In April 2023, the Southbank Centre in London switched on a new ventilation system. Nobody announced it. Nobody had to. I walked into the Purcell Room foyer and the air had changed pitch — a low hum, maybe 120 hertz, constant, pressing against the walls like a hand held flat on a drum skin. The old system had been quieter. Not silent, but shaped differently. It breathed. This one just pushed.
I mention this because something is happening to public buildings right now that nobody is naming correctly.
Cities across Europe and East Asia are rushing to retrofit climate systems into concert halls, libraries, museums, civic spaces. Net-zero targets mean new mechanical plants, new ductwork, new air handling. In Seoul, the Sejong Center for the Performing Arts completed a major heating and cooling system overhaul in late 2024. The Barbican in London, a famous concert hall, has been phasing in upgrades since 2022. Melbourne’s Arts Centre began a similar process in 2023. The conversation around these projects is entirely about carbon, energy ratings, thermal comfort. What nobody discusses is what these systems sound like.

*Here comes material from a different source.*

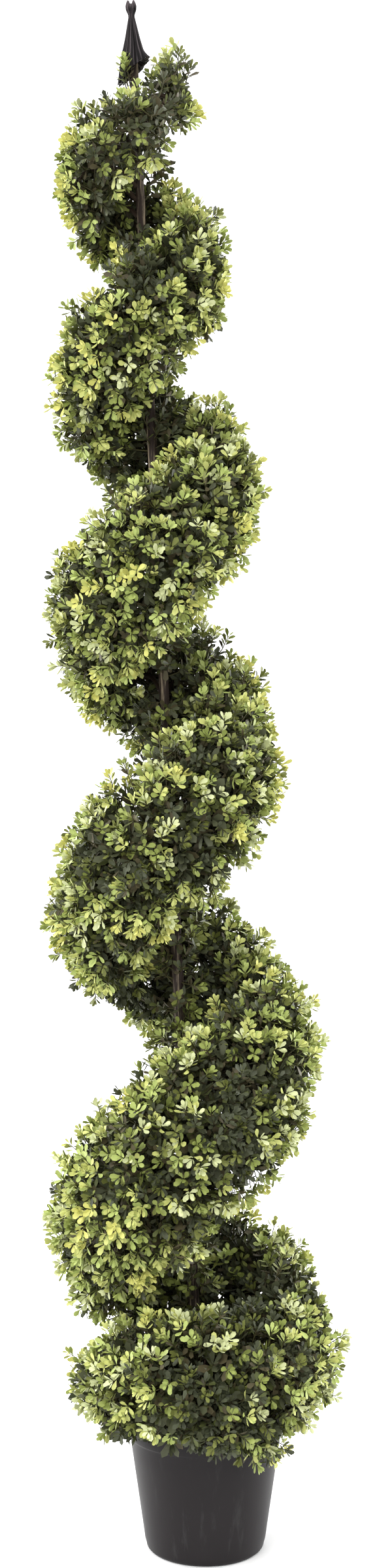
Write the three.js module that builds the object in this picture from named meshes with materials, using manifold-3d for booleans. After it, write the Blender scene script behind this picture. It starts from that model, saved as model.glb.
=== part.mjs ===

Here is what I know that most people don’t: every room has a voice before anyone speaks in it. An empty room is not silent. It has a noise floor — the baseline hum of its mechanical systems, the way its surfaces bounce even ambient sound back to the body, and the way the room naturally echoes sounds. I call it the room before the room. It is the first thing I hear when I arrive anywhere, and it tells me almost everything I need to know about what kind of place this is. Whether I can think here. Whether I can listen. Whether this space was designed for a body or for a specification.
The old ventilation at the Purcell Room had a noise rating that acousticians call NC-20. In plain terms, that means very quiet — the kind of quiet where you can hear someone turn a page three rows away. The new system, when I stood in the foyer that April, had a rating closer to NC-30. Think of the NC scale as measuring quietness: lower numbers mean quieter spaces, higher numbers mean noisier ones. The difference between NC-20 and NC-30 sounds small. It isn’t. NC-30 masks the room’s own resonance. The space stops speaking.
You might say: this is an acoustic problem. Send a complaint. Someone will adjust the fan speed.
The problem is not the fan speed.
Jian Kang, a professor of acoustics at University College London, has spent years studying how buildings sound, making his research particularly important for understanding what we lose in renovations. He published a study in 2022 showing that mechanical noise in retrofitted public buildings consistently runs louder than in original designs — not because engineers are careless, but because new climate systems are physically larger, require more airflow, and get squeezed into spaces never built for them. Kang’s team measured dozens of retrofitted European buildings. The pattern was stark: the carbon target was met, and the acoustic environment got worse. Nobody tracked the second thing.
I read Kang’s paper in January 2024, sitting in my flat with nine sets of cheap aluminum wind chimes going off outside because it was a windy Thursday. The absurdity of my own situation — someone who obsesses over room acoustics while voluntarily surrounding herself with the most acoustically incoherent objects on earth — was not lost on me. But here is the difference. The wind chimes are mine. I chose them. The hum in a public building is imposed. That distinction matters more than any decibel reading.
What Kang’s research shows, without quite saying it, is that the rooms where people gather to listen — to music, to each other, to silence — are being redesigned around a value system that literally cannot hear itself. Carbon is measurable. Thermal comfort is measurable. The noise floor is measurable too, but nobody measures it during retrofit because it is not on the checklist. The checklist is the problem. Not because it is wrong. Because it is incomplete, and incomplete checklists function as permission to ignore everything they leave out.
In March 2025, I visited a newly retrofitted library in Rotterdam. Beautiful building. The reading room had been a place I loved — high ceilings, stone floor, the kind of reverberant quiet that makes you lower your voice without being told. After the retrofit, the ceiling had been dropped to accommodate new ductwork. The stone floor was the same, but the room’s voice had changed. Shorter decay. Flatter. The hum was there, persistent, around 125 hertz. I sat for twenty minutes. I could not settle. The room was trying to be two things — an energy-efficient envelope and a civic space — and the second thing was losing.
A librarian noticed me sitting still and asked if I needed help. I said I was listening to the room. She paused. Then she said something I have not stopped thinking about: “It used to be quieter. People used to stay longer. I assumed it was phones.”
She had the right observation and the wrong cause. The room had changed. The people responded. Nobody connected the two because the change was not visible.
That is the thing about a noise floor. It is the argument the room makes before anyone else gets to speak, and right now, across dozens of cities, someone is raising it without listening first.